Subsequently, in Lord John and the Haunted Soldier (2007), the Royal Commission of Inquiry opens an inquiry into the circumstances surrounding the cannon explosion, and Grey is called to stand before a tribunal. He begins his own investigation as accusations threaten him and his half brother DeVane. In The Custom of the Army (2010), it is 1759 and Grey finds himself both about to be promoted within His Majesty's Army and fresh from a gentlemen's duel in which his opponent was killed. He gladly accepts an urgent summons from his old friend Charlie Carruthers, who is facing court-martial in Canada. There Grey meets and becomes romantically involved with a Native American man named Manoke.

In 1760 in The Scottish Prisoner (2011), Grey and Jamie Fraser find themselves traveling together to Ireland to try to bring back an English soldier with the intent of instigating court-martial procedures against him.
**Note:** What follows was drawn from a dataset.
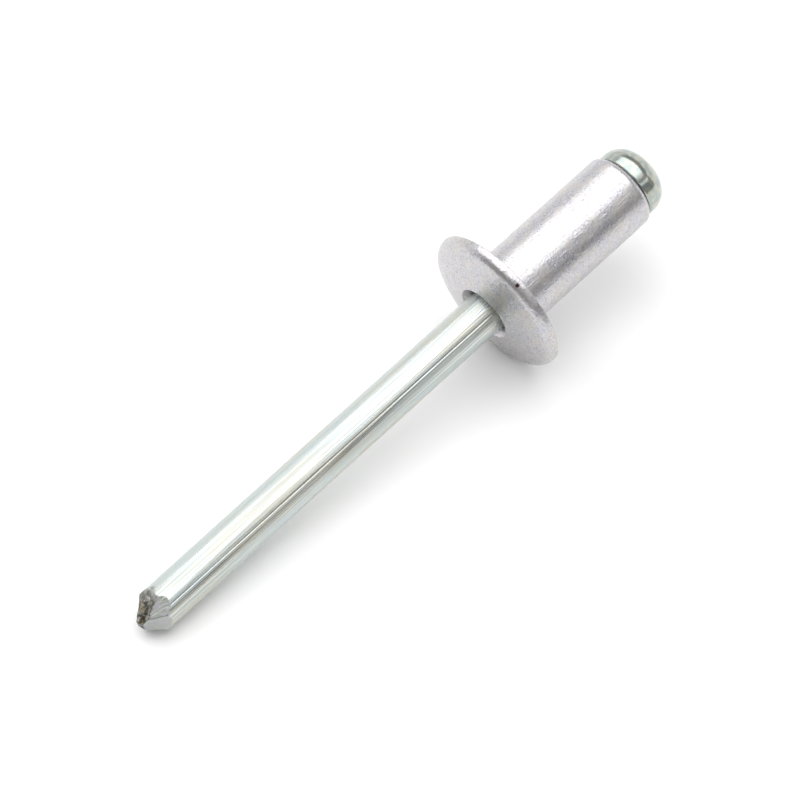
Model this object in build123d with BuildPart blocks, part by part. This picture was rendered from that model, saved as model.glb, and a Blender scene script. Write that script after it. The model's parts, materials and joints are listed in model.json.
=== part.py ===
from build123d import *
import os
from math import asin, atan2, cos, degrees, hypot, isclose, radians, sin, sqrt, tan

# Unset dome-head blind rivet, in millimetres, lying as it comes to rest: on the rim of its
# flange and on the wire of its mandrel, where the point begins.
# "Along" is measured on the rivet's axis from the seat, the flange's underside, and grows
# towards the blind end. "Out" is the distance from that axis.

# Rivet body: one cold-headed aluminium tube with a flange.
body_diameter = 4.8
body_length = 10.36
body_end_radius = 0.45
flange_diameter = 9.4
flange_height = 1.47
flange_rim_height = 0.07
flange_shoulder_radius = 0.74
flange_edge_radius = 0.05
flange_root_radius = 0.2
entry_flare = 0.39
entry_depth = 0.5
entry_lip_radius = 0.08

# Mandrel: one steel wire with a domed head, a break neck and a pinched point.
# The head is a step smaller than the body, so that it passes through the same hole.
stem_diameter = 2.57
stem_clearance = 0.08
stem_reach = 28.85
neck_depth = 0.33
neck_width = 0.5
neck_setback = 0.9
head_step = 0.21
head_side_height = 0.5
head_shoulder_radius = 1.3
head_crown_radius = 3.2
head_rim_radius = 0.12

# Point: four flats pinched round the wire, and a shallow one over the ridge between two.
# Each offset is how far from the axis a flat lies at the tip.
mandrel_roll = 25.0
point_taper = 34.0
point_spread = 50.0
left_flat_offset = 0.19
right_flat_offset = 0.39
far_flat_offset = 0.27
ridge_flat_taper = 18.0
ridge_flat_offset = 0.67

body_radius = body_diameter / 2
flange_radius = flange_diameter / 2
stem_radius = stem_diameter / 2
bore_radius = stem_radius + stem_clearance
entry_radius = bore_radius + entry_flare
neck_radius = stem_radius - neck_depth
head_radius = body_radius - head_step

# Flange section: the shoulder arc is tangent to the straight rim and to a shallow dome,
# whose centre is on the axis and whose crown, across the entry, is at the flange's height.
shoulder_out = flange_radius - flange_shoulder_radius
shoulder_along = -flange_rim_height
dome_rise = flange_height - flange_rim_height - flange_shoulder_radius
dome_drop = flange_height + flange_rim_height - flange_shoulder_radius
dome_centre_along = (shoulder_out**2 / dome_rise - dome_drop) / 2
dome_radius = dome_centre_along + flange_height
entry_along = dome_centre_along - sqrt(dome_radius**2 - entry_radius**2)

# Head section: the shoulder arc is tangent to the short side wall and to the crown.
head_shoulder_out = head_radius - head_shoulder_radius
head_shoulder_along = body_length + head_side_height
crown_to_shoulder = head_crown_radius - head_shoulder_radius
crown_centre_along = head_shoulder_along - sqrt(crown_to_shoulder**2 - head_shoulder_out**2)
head_top_along = crown_centre_along + head_crown_radius

# Rest: the floor is tangent to the flange's shoulder arc and touches the wire where a far flat starts.
far_flat_to_floor = radians(point_spread - mandrel_roll)
floor_flat_length = (stem_radius * cos(far_flat_to_floor) - far_flat_offset) / tan(radians(point_taper))
contact_along = floor_flat_length - stem_reach
contact_run = shoulder_along - contact_along
contact_rise = shoulder_out - stem_radius
rest_tilt = atan2(contact_rise, contact_run) + asin(flange_shoulder_radius / hypot(contact_run, contact_rise))

# The whole rivet's box is centred on the origin and stands on Z = 0.
seat_height = stem_radius * cos(rest_tilt) - contact_along * sin(rest_tilt)
tail_end_x = -stem_reach * cos(rest_tilt) - far_flat_offset * sin(rest_tilt)
head_end_x = crown_centre_along * cos(rest_tilt) + head_crown_radius
seat_centre = Vector(-(tail_end_x + head_end_x) / 2, 0, seat_height)
towards_blind_end = Vector(cos(rest_tilt), 0, sin(rest_tilt))
upwards = Vector(-sin(rest_tilt), 0, cos(rest_tilt))
sideways = Vector(0, -1, 0)
tip_centre = seat_centre - towards_blind_end * stem_reach
rivet_axis = Axis(seat_centre, towards_blind_end)
section_plane = Plane(origin=seat_centre, x_dir=towards_blind_end, z_dir=sideways)


def arc_point(centre_along, centre_out, radius, angle):
    """Point on an arc of a section, its angle turning from the blind end to straight out."""
    return (centre_along + radius * cos(angle), centre_out + radius * sin(angle))


def rings(piece, radius):
    """The piece's circular edges of one radius, in order along the rivet's axis."""
    circles = piece.edges().filter_by(GeomType.CIRCLE)
    return circles.filter_by(lambda ring: isclose(ring.radius, radius, abs_tol=0.001)).sort_by(rivet_axis)


def point_flat(offset, taper, roll):
    """Plane of a flat on the point: its offset at the tip, its taper, and its roll from straight up."""
    outwards = upwards * cos(radians(roll)) + sideways * sin(radians(roll))
    facing = outwards * cos(radians(taper)) - towards_blind_end * sin(radians(taper))
    return Plane(origin=tip_centre + outwards * offset, z_dir=facing)


# Rivet body: a section turned about the axis, then its edges eased.
dome_end_angle = atan2(shoulder_out, shoulder_along - dome_centre_along)
entry_angle = atan2(entry_radius, entry_along - dome_centre_along)
rim_top = (shoulder_along, flange_radius)
shoulder_middle_angle = (radians(90) + dome_end_angle) / 2
shoulder_middle = arc_point(shoulder_along, shoulder_out, flange_shoulder_radius, shoulder_middle_angle)
shoulder_end = arc_point(shoulder_along, shoulder_out, flange_shoulder_radius, dome_end_angle)
dome_middle = arc_point(dome_centre_along, 0, dome_radius, (dome_end_angle + entry_angle) / 2)
entry_edge = (entry_along, entry_radius)

with BuildPart() as rivet_body:
    with BuildSketch(section_plane) as body_section:
        with BuildLine() as body_outline:
            Polyline((0, body_radius), (0, flange_radius), rim_top)
            ThreePointArc(rim_top, shoulder_middle, shoulder_end)
            ThreePointArc(shoulder_end, dome_middle, entry_edge)
            Polyline(
                entry_edge,
                (entry_along + entry_depth, bore_radius),
                (body_length, bore_radius),
                (body_length, body_radius),
                (0, body_radius),
            )
        make_face()
    revolve(axis=rivet_axis)
    fillet(rings(rivet_body, body_radius)[-1], body_end_radius)
    fillet(rings(rivet_body, body_radius)[0], flange_root_radius)
    fillet(rings(rivet_body, flange_radius)[-1], flange_edge_radius)
    fillet(rings(rivet_body, entry_radius)[0], entry_lip_radius)

# Mandrel: the head seats on the body's blind end, and the stem runs out through the bore.
crown_end_angle = atan2(head_shoulder_out, head_shoulder_along - crown_centre_along)
head_side_top = (head_shoulder_along, head_radius)
head_middle_angle = (radians(90) + crown_end_angle) / 2
head_shoulder_middle = arc_point(head_shoulder_along, head_shoulder_out, head_shoulder_radius, head_middle_angle)
head_shoulder_end = arc_point(head_shoulder_along, head_shoulder_out, head_shoulder_radius, crown_end_angle)
crown_middle = arc_point(crown_centre_along, 0, head_crown_radius, crown_end_angle / 2)
neck_along = body_length - neck_setback

with BuildPart() as mandrel:
    with BuildSketch(section_plane) as mandrel_section:
        with BuildLine() as mandrel_outline:
            Polyline(
                (-stem_reach, 0),
                (-stem_reach, stem_radius),
                (neck_along - neck_width / 2, stem_radius),
                (neck_along, neck_radius),
                (neck_along + neck_width / 2, stem_radius),
                (body_length, stem_radius),
                (body_length, head_radius),
                head_side_top,
            )
            ThreePointArc(head_side_top, head_shoulder_middle, head_shoulder_end)
            ThreePointArc(head_shoulder_end, crown_middle, (head_top_along, 0))
            Line((head_top_along, 0), (-stem_reach, 0))
        make_face()
    revolve(axis=rivet_axis)
    fillet(rings(mandrel, head_radius)[0], head_rim_radius)
    split(bisect_by=point_flat(left_flat_offset, point_taper, mandrel_roll - point_spread), keep=Keep.BOTTOM)
    split(bisect_by=point_flat(right_flat_offset, point_taper, mandrel_roll + point_spread), keep=Keep.BOTTOM)
    for spread in (-point_spread, point_spread):
        split(bisect_by=point_flat(far_flat_offset, point_taper, mandrel_roll + 180 + spread), keep=Keep.BOTTOM)
    split(bisect_by=point_flat(ridge_flat_offset, ridge_flat_taper, mandrel_roll), keep=Keep.BOTTOM)

os.makedirs("parts", exist_ok=True)
rivet_body.part.label = "rivet_body"
export_step(rivet_body.part, "parts/rivet_body.step")
mandrel.part.label = "mandrel"
export_step(mandrel.part, "parts/mandrel.step")

print("rest tilt", round(degrees(rest_tilt), 3), "degrees, seat centre", seat_centre)
for piece in (rivet_body.part, mandrel.part):
    box = piece.bounding_box()
    print(piece.label, round(piece.volume, 3), "mm3", box.min, box.max, len(piece.solids()), "solid")
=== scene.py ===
# %% [markdown]
# # An unset blind rivet
# A blind rivet is two pieces of metal: a soft aluminium tube with a flange, and the steel
# wire, called the mandrel, that runs through it. A rivet tool grips the wire and pulls until
# its head has swollen the tube behind the sheets, and then the wire snaps at a hidden neck.
# This one hasn't been used, so the whole wire still stands out of the flange.
#
# Both pieces are turned shapes, so this lesson spins two outlines and then spends its effort
# on what a plain turned shape lacks: the pinched point of the wire, the tumbled skin of the
# aluminium, and the drawn and plated skin of the steel.

# %% Load the frame
import json
import math

import bmesh
import bpy
from mathutils import Matrix, Vector, noise


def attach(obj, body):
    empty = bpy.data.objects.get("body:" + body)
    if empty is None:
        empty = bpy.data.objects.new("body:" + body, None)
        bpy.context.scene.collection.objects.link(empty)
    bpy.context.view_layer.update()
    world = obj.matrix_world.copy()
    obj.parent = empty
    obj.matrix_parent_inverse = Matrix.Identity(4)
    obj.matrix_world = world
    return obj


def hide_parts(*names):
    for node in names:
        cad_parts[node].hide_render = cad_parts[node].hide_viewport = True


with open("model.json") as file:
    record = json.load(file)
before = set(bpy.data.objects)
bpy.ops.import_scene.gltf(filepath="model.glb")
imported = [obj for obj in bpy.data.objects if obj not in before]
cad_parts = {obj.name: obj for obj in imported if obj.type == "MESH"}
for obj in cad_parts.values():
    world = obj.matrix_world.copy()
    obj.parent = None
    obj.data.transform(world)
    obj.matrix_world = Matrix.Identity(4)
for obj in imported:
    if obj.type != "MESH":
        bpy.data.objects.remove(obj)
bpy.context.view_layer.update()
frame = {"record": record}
MM = 0.001

# %% [markdown]
# ## Where the rivet lies
# It lies on the rim of its flange and on the end of its wire, so its axis climbs a few
# degrees towards the blind end. The record's mounts hold that axis: the seat is the flat
# underside of the flange, and the shank's axis points at the blind end. Everything below is
# drawn along and out from that axis, in millimetres, and put in place once at the end.

# %% The rivet's own axis
mounts = {mount["name"]: mount for mount in frame["record"]["mounts"]}
blind_way = Vector(mounts["shank"]["axis"]).normalized()
shank_point = Vector(mounts["shank"]["pos_m"])
seat_point = Vector(mounts["seat"]["pos_m"])
seat_centre = shank_point + blind_way * (seat_point - shank_point).dot(blind_way)
rest_tilt = math.asin(blind_way.z)
to_place = Matrix.Translation(seat_centre) @ Matrix.Rotation(-rest_tilt, 4, "Y") @ Matrix.Scale(MM, 4)
print("tilt in degrees:", round(math.degrees(rest_tilt), 3))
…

During this process they manage to begin to rebuild their friendship. Grey and Stephan von Namtzen finally consummate their long-simmering attraction.

Grey later marries Isobel Dunsany, in part to take care of Jamie Fraser's illegitimate son William by Isobel's deceased sister Geneva.

In 1765 Grey, by then a lieutenant-colonel, has retired from military life and is appointed the Governor of Jamaica.

During Grey's journey to Jamaica, he meets Claire Fraser again, and is later re-acquainted with Jamie in Jamaica. Afterwards, Isobel and William go to join Grey in Jamaica, but Isobel dies during the sea voyage. At the end of his governorship, Grey takes William with him to visit Jamie at Fraser's Ridge, en route to a Virginian plantation that belongs to William. Later, Grey goes to North Carolina to visit Jocasta Cameron, Jamie's aunt, and is introduced to a very pregnant Brianna Fraser, to whom Grey is temporarily engaged so that she would not be bombarded by suitors.

While in Virginia, Grey keeps up a correspondence with the Frasers and brings for Claire several of the ingredients she needs to create ether. Grey also becomes involved again with Manoke, who takes a job at the plantation as his cook. After the American Revolutionary War breaks out, Grey goes to Philadelphia to check on the status of his nephew Henry, who had been wounded in the war. Claire, also visiting Philadelphia at the time, is able to operate on Henry and save his life. Grey and Claire then receive the (erroneously reported) news of Jamie's death, and John later marries Claire to keep her from being arrested as an American spy.

==Reception==
In August 2016, Joanna Robinson of Vanity Fair called Grey "a character so popular, Gabaldon eventually spun him off into his own novels". Grey has been called "one of the most complex and interesting" of the hundreds of characters in Gabaldon's Outlander novels. Publishers Weekly described him as "a competent and likable sleuth" in 2003. In 2015, Fandomania named him among their "Top 10 Crushworthy LGBT Characters in Sci-Fi/Fantasy". TooFab.com called Grey a "fan favorite", noting that followers of both the book and TV series are eager for a spin-off featuring the character.